Tous travaillent pour notre pays, et leurs métiers sont souvent essentiels au quotidien de nos concitoyens. Pour autant, ils sont en situation irrégulière : ces travailleurs et leurs employeurs sont donc placés dans une précarité difficile à admettre – ces emplois instables vont de pair avec une faible rémunération et sont privés de tout dispositif de sécurité sociale.
Monsieur le ministre de l’intérieur, pour ce qui concerne ce titre de séjour spécial, nous vous disons donc une fois de plus : pourquoi pas ! Mais à une condition : qu’il soit effectif, dans le respect du droit du travail, sans aucune dérogation.

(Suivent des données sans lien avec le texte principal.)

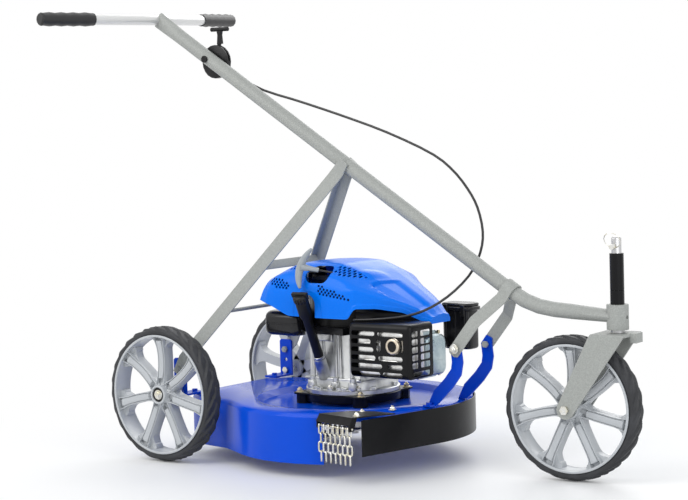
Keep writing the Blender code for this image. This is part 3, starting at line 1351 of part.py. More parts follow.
def add_filler(engine):
    """The oil filler tube with a wider neck, and its cap on a dipstick."""
    foot, head = tube_ends()
    way = head - foot
    length = way.length
    turn = Matrix.Translation(foot) @ way.to_track_quat("Z", "Y").to_matrix().to_4x4()
    bore = TUBE_RADIUS - 0.0035
    collar = TUBE_RADIUS + 0.0045
    outer = [(TUBE_RADIUS, 0.0), (TUBE_RADIUS, length - 0.045), (collar, length - 0.030), (collar, length)]
    pipe = turned([(bore, 0.0)] + outer + [(bore, length)], 14, wrap=True)
    pipe.transform(turn)
    node("oil_filler_tube", pipe, "black_plastic", engine)
    pivot = empty("oil_cap_pivot", head, engine, way.to_track_quat("Z", "Y").to_euler())
    cap = turned([(0.0150, GAP), (0.0158, 0.003), (0.0158, 0.013), (0.0125, 0.0165)], 14)
    ears = box((-0.0185, 0.0185), (-0.0040, 0.0040), (0.0125, 0.0215))
    stick = box((-0.0022, 0.0022), (-0.0008, 0.0008), (-DIPSTICK_LENGTH, 0.002))
    plug = rod((0, 0, -0.010), (0, 0, 0.002), bore - 0.0006, 12)
    node("oil_cap", join(cap, ears, plug, stick), "black_plastic", pivot)


def add_fuel_cap(engine):
    """The fuel cap on the tank's neck, with a bar to turn it by."""
    pivot = empty("fuel_cap_pivot", (*NECK_AT, NECK_TOP), engine)
    cap = turned([(CAP_RADIUS, GAP), (CAP_RADIUS, 0.009), (CAP_RADIUS - 0.0025, 0.012)], 16)
    bar = box((-0.0150, 0.0150), (-0.0035, 0.0035), (0.0110, 0.0180))
    node("fuel_cap", join(cap, bar), "black_plastic", pivot)


def add_crankshaft(engine):
    """The upright crankshaft with its flywheel, and the blade on the lower end."""
    pivot = empty("crank_pivot", (0, 0, 0), engine)
    seat = BLADE_Z + 0.004 + GAP
    shaft = turned(
        [
            (0.009, BLADE_Z - 0.010), (0.009, seat), (0.024, seat), (0.024, BLADE_Z + 0.030),
            (CRANK_RADIUS, BLADE_Z + 0.034), (CRANK_RADIUS, 0.300),
            (0.080, 0.305), (0.080, 0.318), (0.012, 0.332), (0.012, 0.356),
        ],
        16,
    )
    node("crankshaft", shaft, "steel", pivot)
    half, width = BLADE_HALF, BLADE_WIDTH / 2
    low, high = BLADE_Z, BLADE_Z + 0.004
    stations = ((half, 0.008), (half - 0.070, 0.004), (half - 0.090, 0.0))
    rings = []
    for y, raised in stations:
        edge = [(-width, low + raised), (width, low), (width, high), (-width, high + raised)]
        rings.append([(x, y, z) for x, z in edge])
    rings += [[(-x, -y, z) for x, y, z in (ring[1], ring[0], ring[3], ring[2])] for ring in reversed(rings)]
    hole = rod((0, 0, 0), (0, 0, 0.2), 0.009 + GAP, 16)
    blade = cut(lofted(rings), hole)
    node("blade", blade, "steel", pivot)


def add_engine(root):
    engine = empty("engine", (ENGINE_X, 0, 0), root)
    add_engine_plate(engine)
    add_crankcase(engine)
    add_cylinder(engine)
    add_muffler(engine)
    add_intake(engine)
    add_tank(engine)
    add_cowl(engine)
    add_blower(engine)
    add_starter(engine)
    add_filler(engine)
    add_fuel_cap(engine)
    add_crankshaft(engine)


def centre_lengthways(root):
    """Shift the whole machine so that the origin is under the middle of its length."""
    bpy.context.view_layer.update()
    along = []
    for thing in bpy.data.objects:
        if thing.type == "MESH":
            along += [(thing.matrix_world @ vertex.co).x for vertex in thing.data.vertices]
    root.location.x = -round((min(along) + max(along)) / 2, 4)


def build():
    clear_scene()
    bpy.context.scene.unit_settings.system = "METRIC"
    root = empty("mower", (0, 0, 0))
    caster = empty("caster", (SPINDLE_X, 0, 0), root, (0, 0, CASTER_REST_TURN))
    add_wheels(root, caster)
    add_fork(caster)
    add_spindle(caster)
    add_boom(root)
    add_handlebar(root)
    add_throttle(root)
    add_cable(root)
    add_deck(root)
    add_skirt(root)
    add_chute(root)
    add_axle_brackets(root)
    add_struts(root)
    add_hanger(root)
    add_engine(root)
    centre_lengthways(root)


build()
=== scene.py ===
"""Looks of a three-wheeled side-discharge lawn mower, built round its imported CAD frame.

Run as a script: it loads the frame, makes the studio, dresses every solid and adds the moulded,
pressed and bent detail. Lengths are metres, +X runs forward to the caster wheel, -Y is the side
with the discharge chute.
"""

import json
import math

import bmesh
import bpy
import numpy as np
from bpy.props import FloatProperty, FloatVectorProperty, IntProperty, PointerProperty
from mathutils import Matrix, Vector
from mathutils.bvhtree import BVHTree


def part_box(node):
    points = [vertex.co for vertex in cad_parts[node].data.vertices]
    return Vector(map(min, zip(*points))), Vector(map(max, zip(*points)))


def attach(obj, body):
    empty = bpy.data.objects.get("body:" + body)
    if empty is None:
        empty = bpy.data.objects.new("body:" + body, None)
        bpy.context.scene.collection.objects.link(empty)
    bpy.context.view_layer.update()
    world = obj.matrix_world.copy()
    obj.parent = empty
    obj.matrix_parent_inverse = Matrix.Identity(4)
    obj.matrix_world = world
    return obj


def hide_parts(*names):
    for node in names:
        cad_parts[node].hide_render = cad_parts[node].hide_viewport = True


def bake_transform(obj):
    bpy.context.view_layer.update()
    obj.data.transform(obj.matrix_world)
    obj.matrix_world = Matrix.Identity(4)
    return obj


bl_info = {
    "name": "Lawn mower dressing",
    "version": (1, 0, 0),
    "blender": (4, 5, 0),
    "location": "View3D > Sidebar > Mower",
    "description": "Dresses the packed lawn mower: wheels, cowl, engine, chains, frame and studio",
    "category": "Object",
}

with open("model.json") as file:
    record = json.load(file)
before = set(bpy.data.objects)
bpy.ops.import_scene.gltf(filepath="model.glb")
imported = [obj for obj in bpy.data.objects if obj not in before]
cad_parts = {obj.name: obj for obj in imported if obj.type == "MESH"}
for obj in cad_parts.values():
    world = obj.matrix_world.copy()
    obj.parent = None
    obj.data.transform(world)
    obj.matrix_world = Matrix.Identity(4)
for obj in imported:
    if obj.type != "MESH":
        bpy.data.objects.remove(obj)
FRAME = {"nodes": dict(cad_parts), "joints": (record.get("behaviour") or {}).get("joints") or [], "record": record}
NODES = FRAME["nodes"]
BODIES = {node: body for body, nodes in FRAME["record"]["behaviour"]["bodies"].items() for node in nodes}

# Camera that takes the photograph's view
CAMERA_PLACE = (2.7614, -3.667, 0.8139)
CAMERA_AZIMUTH = math.radians(37.6659)
CAMERA_ELEVATION = math.radians(4.4482)
CAMERA_ROLL = math.radians(-1.6853)
FOCAL_PIXELS = 2132.98
FRAME_WIDTH = 688
SENSOR_WIDTH = 36

# Places taken from the CAD model
ENGINE_X = -0.0547
WHEEL_RADIUS = 0.149
REAR_AXLE = (-0.3927, 0.2374, 0.149)
SPOKES = 7
OUTLET_X = 0.1640
OUTLET_Z = 0.2705
CAP_PLACE = (ENGINE_X - 0.112, 0.028, 0)
STARTER_EYE = Vector((-0.0400, -0.1240, 0.4206))
OIL_FOOT = (-0.0752, -0.0900, 0.2270)
OIL_NECK = (-0.0662, -0.1560, 0.3560)

# Sizes of what the scene models
SPOKE_TURN = math.radians(38.6)
SPOKE_START = 0.0150
SPOKE_END = 0.1285
TANK_TOP = 0.3280
COWL_WALL = 0.0022
GUARD_WALL = 0.0018
VENT_RADIUS = 0.0033
VENT_PITCH = 0.0092
VENT_ROW_STEP = 0.0052
CASE_BOLT_CIRCLE = 0.094
PLATE_BOLT_CIRCLE = 0.1175
ROPE_RADIUS = 0.0021

# The floor glows a little near the mower and fades to the backdrop between two distances
FLOOR_GLOW = 0.04
FADE_START = 0.45
FADE_END = 1.15
WORLD_LIGHT = 0.62

# How the CAD solids' loose triangles are joined, and the angle past which an edge stays sharp
MERGE_REACH = 0.00002
FLAT_ANGLE = math.radians(0.4)
SHARP = 38.0


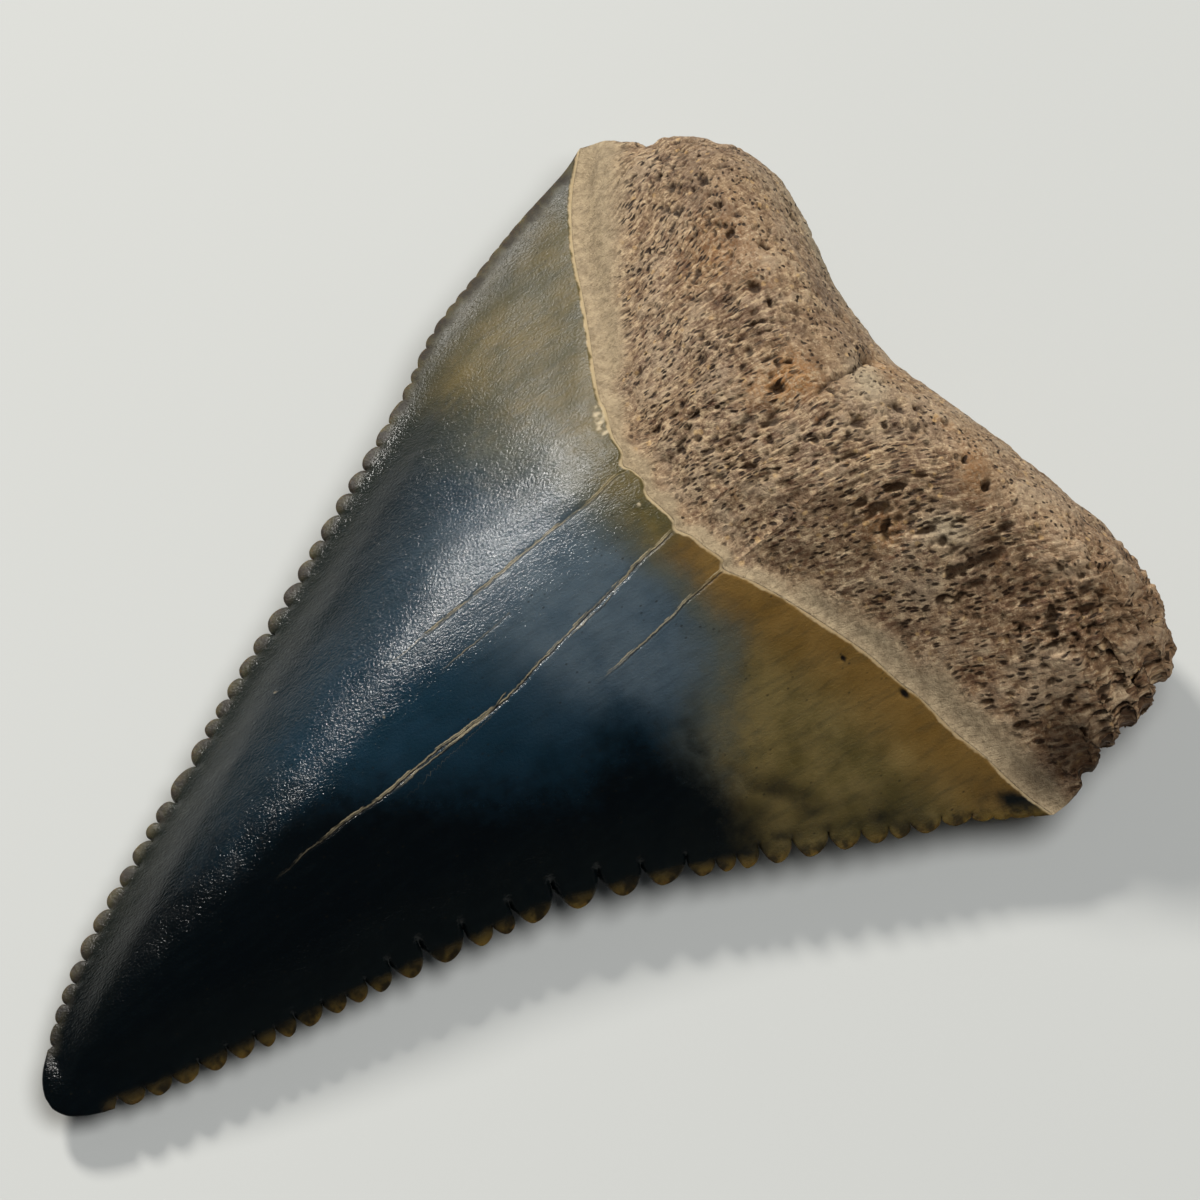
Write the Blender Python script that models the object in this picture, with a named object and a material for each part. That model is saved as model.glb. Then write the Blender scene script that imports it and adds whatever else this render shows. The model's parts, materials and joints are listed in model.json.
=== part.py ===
"""Fossil great white shark tooth: enamel crown and root in one solid.

It lies on its flat labial face, with the curved lingual face up.

The tooth is drawn in its own plane, in millimetres. u runs across it, from the
mesial cutting edge (negative) to the distal one. v runs from the crown's tip to
the root. h is the height above the surface that the tooth lies on. The finished
mesh is in metres, with u along X, v along Y and h along Z, and its origin at the
bottom centre of its box.
"""

import math

import bpy
import numpy as np
from mathutils.geometry import delaunay_2d_cdt
from mathutils.kdtree import KDTree

# ---------------------------------------------------------------- dimensions, mm
CENTRE_U, CENTRE_V = 0.0, 22.585  # middle of the tooth's box in its own plane
EDGE_TIP_H, EDGE_BASE_H = 1.25, 2.2  # height of the cutting edges at tip and shoulder
EDGE_RUN = 36.0  # length over which they rise
LINGUAL_BULGE = 6.2  # full height of the lingual face above the cutting edges
LINGUAL_RUN = 16.0  # how fast it reaches that from the tip
LABIAL_BULGE = 2.9  # depth of the labial face below the cutting edges, worn flat at 0
LABIAL_RUN = 12.0
ROOT_CREST = 9.6  # top of the root's protuberance
CREST_AT, CREST_FALL = 0.5, 11.0  # its place between enamel and base, and its roundness
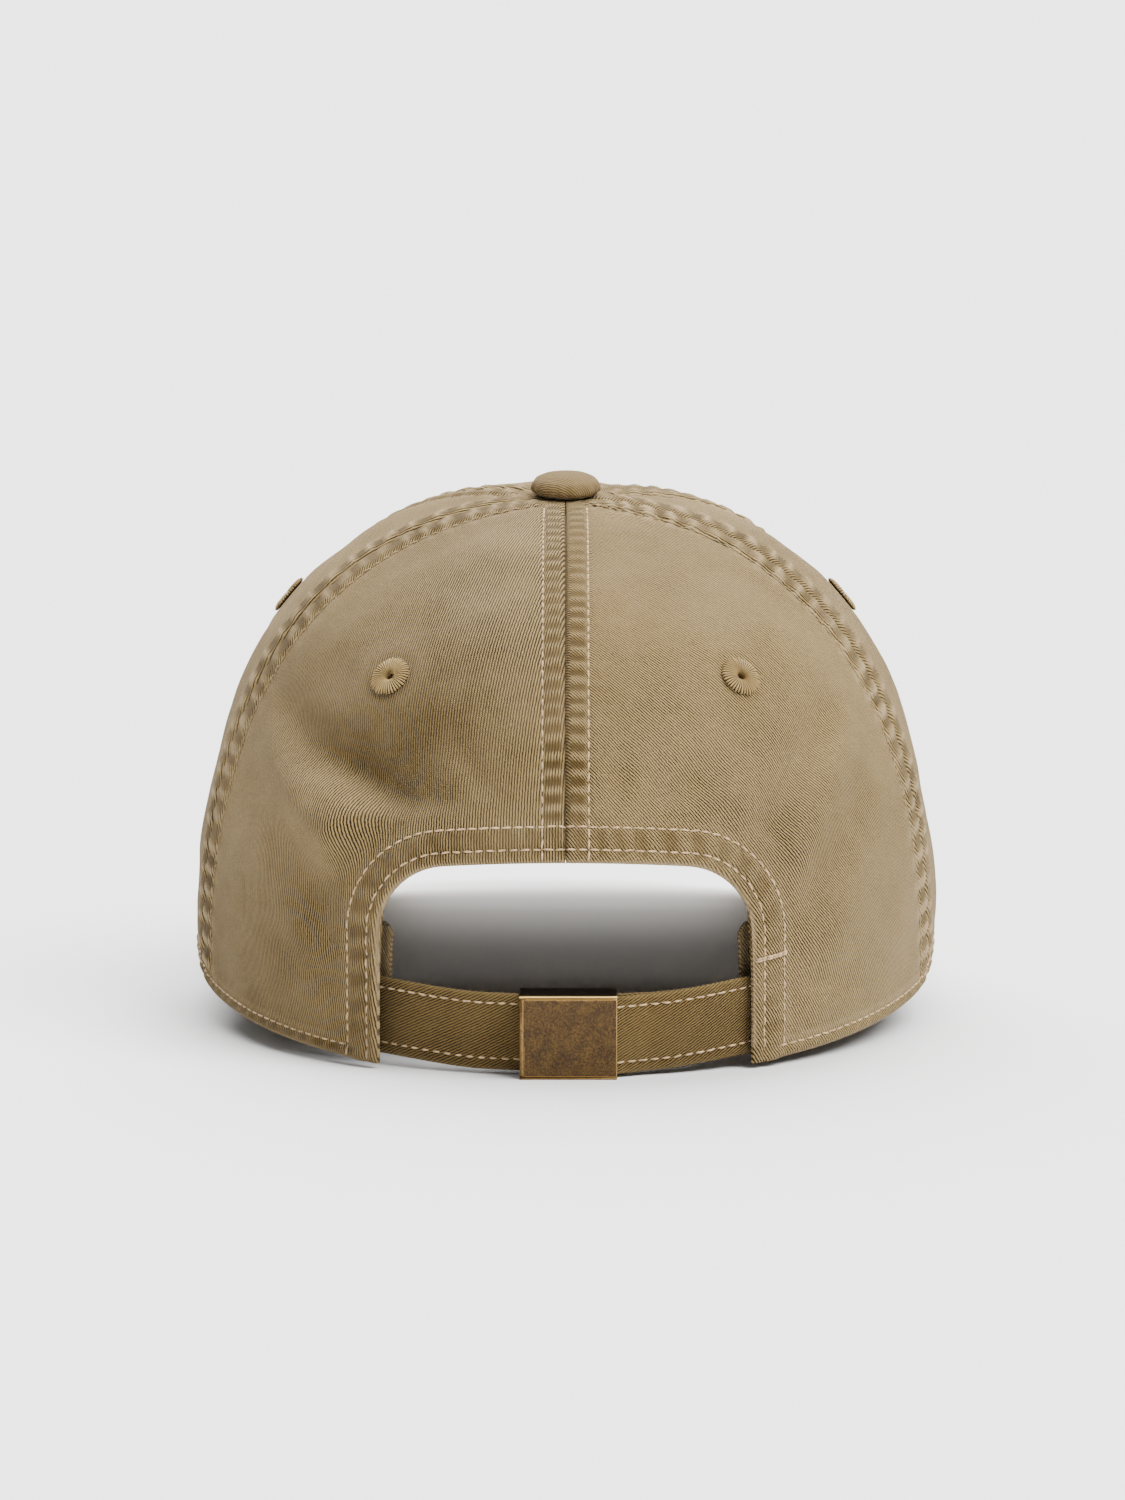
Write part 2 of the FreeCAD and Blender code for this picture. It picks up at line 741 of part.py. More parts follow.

En d’autres termes, notre position est la suivante : d’une part, il n’est pas question d’offrir aux entreprises une main-d’œuvre à bas coût pour certains métiers boudés par les résidents nationaux ; de l’autre, ce dispositif devra impérativement être assorti de mécanismes de contrôle et de sanctions lourdes pour les entreprises qui continueraient de recourir au travail non déclaré.
Vous l’aurez compris : le projet de loi annoncé suscite de grandes attentes de la part des élus du groupe RDSE, et nous resterons pleinement mobilisés pour vous accompagner lors de l’examen de ce texte.